Published: October 31, 2025
Ray Framework - A Complete Guide

In the world of artificial intelligence and machine learning services, Ray has emerged as a powerful framework for creating efficient, scalable, and use-intuitive tools. Today, the need for resilient frameworks that can handle intricate AI workloads has led to mass adoption of Ray.
What is Ray?
Ray is an open-source, unified framework for distributed AI applications, combining task-parallel and actor-based models with a dynamic execution engine. It enables scalable, flexible, and fault-tolerant AI workflows for simulations, distributed model training, and low-latency model serving, simplifying complex distributed computing challenges.
The AI Gridlock: Why Your Old Tools Are Failing
In artificial intelligence and machine learning services, especially reinforcement learning (RL), work on a continuous feedback loop.
It means that an agent constantly interacts with the environment, learning from interactions, and then acts based on these learnings.
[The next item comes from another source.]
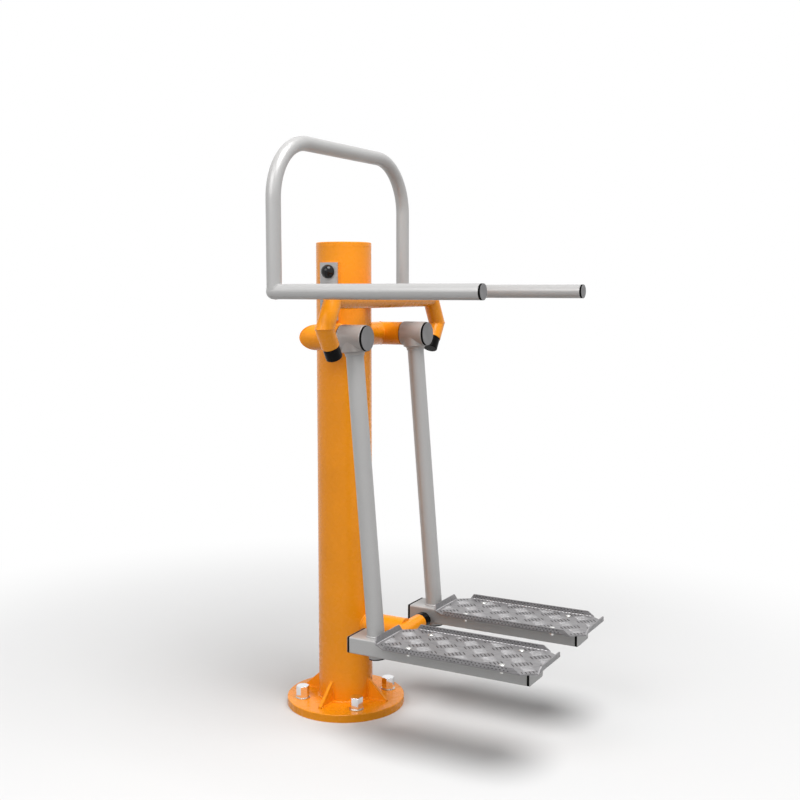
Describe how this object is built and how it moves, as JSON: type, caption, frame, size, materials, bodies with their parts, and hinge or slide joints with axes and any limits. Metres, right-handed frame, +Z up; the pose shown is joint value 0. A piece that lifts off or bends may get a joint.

This happens through simultaneous execution of three core components:
Simulation: To explore various possibilities and scenarios.
Training: To refine the AI's policy or model.
Serving: To deploy the improved policy into active use.
However, current systems struggle to manage this integrated loop effectively.
Big Data frameworks like Spark are too slow and inflexible for the dynamic, fine-grained tasks required by simulations.
Deep learning frameworks such as TensorFlow excel at training but lack native support for the complexities of simulation or serving workloads.
Serving systems like Clipper are designed for a singular purpose: serving, and nothing more.
Attempting to combine these disparate systems leads to significant developer challenges, including high latency and substantial engineering overhead.
Ray's Process: A Simplified Flow
Machine learning development through Ray framework uses a simple flow to ensure the best results:
Dynamic Load Balancing and Fault Tolerance: Ray's architecture distinguishes between stateless tasks and stateful actors to achieve dynamic load balancing, fault tolerance, and resource heterogeneity.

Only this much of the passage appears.